The little sticker says “Time In A Bottle” from the ABC TV Movie starring Desi Arnaz Jr. “She Lives”
ALBUMS: You Don’t Mess Around with Jim (1972).
MVC Rating: 4.0/$$$
The title cut, not to be confused with his hit, Bad Bad Leroy Brown, who if you will remember is the ‘baddest man in the whole damn town’ (and we are talking Chicago here.)
These two well-done novelty-like tunes are very similar in tone and plot. But funny as they are, they don’t really reflect the bulk of his life’s work. It was a life crammed into a very short time. He was 30 when a small plane he was on crashed in Natchitoches, La., Sept. 30, 1973 upon take off. It clipped a pecan tree in darkness. He was headed for a show in Austin, Texas.
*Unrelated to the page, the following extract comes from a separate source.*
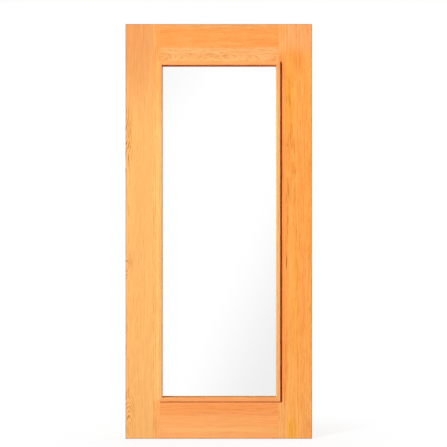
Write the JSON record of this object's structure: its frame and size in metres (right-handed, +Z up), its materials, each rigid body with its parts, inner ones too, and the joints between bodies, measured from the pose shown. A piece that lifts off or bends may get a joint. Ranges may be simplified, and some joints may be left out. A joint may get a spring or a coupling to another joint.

According to bio info, in no certain order, born in South Philly of Italian-American parents in 1934, married wife Ingrid, converted to Judaism, worked as a welder and contruction worker in college, attended Villanova, enlisted in Army National Guard to avoid being drafted, had to go through basic training twice due to his “authority’ problem.
He once said, the nation will be prepared, “If ever there was a war where we have to defend ourseles with mops.”
The table-turning bravado in his two ‘mess around’ songs notwithstanding, the body of Croce’s songs was bittersweet and nostalgic and tear inducing, especially when falling on the right person’s ears at the right time. OK, Croce almost made me cry here with a couple of his sad songs on this, his third album. He was a deft writer.
If I could make days last forever
If words could make wishes come true
I’d save every day like a treasure and then,
Again, I would spend them with you
Tears. And then there’s this from Photographs and Memories:
Photographs and memories
All the love you gave to me
Somehow it just can’t be true
That’s all I have left of you
Gulp. And that’s not even including the song about asking his Mamma and Daddy to send him some money to Sunday Mission, Box Number 10. Or asking the operator to help place the call.
Maybe all that heartbreak was behind why he had to write lines like:
You don’t tug on Superman’s cape
You don’t spit into the wind
You don’t pull the mask off the old Lone Ranger
And you don’t mess around with Jim
Jim Croce never got to see his full success.
Many of his songs were released or went big after his death. He’s one of those artists where we say (sadly) if only they had lived, what music we would have.
Well, we were lucky that we got some very good music.
P.S. (Local note) Big Jim met his match in Croce’s song from Slim, a country boy from Alabama.
Counting down my 678 vinyl records before I die of brain disease.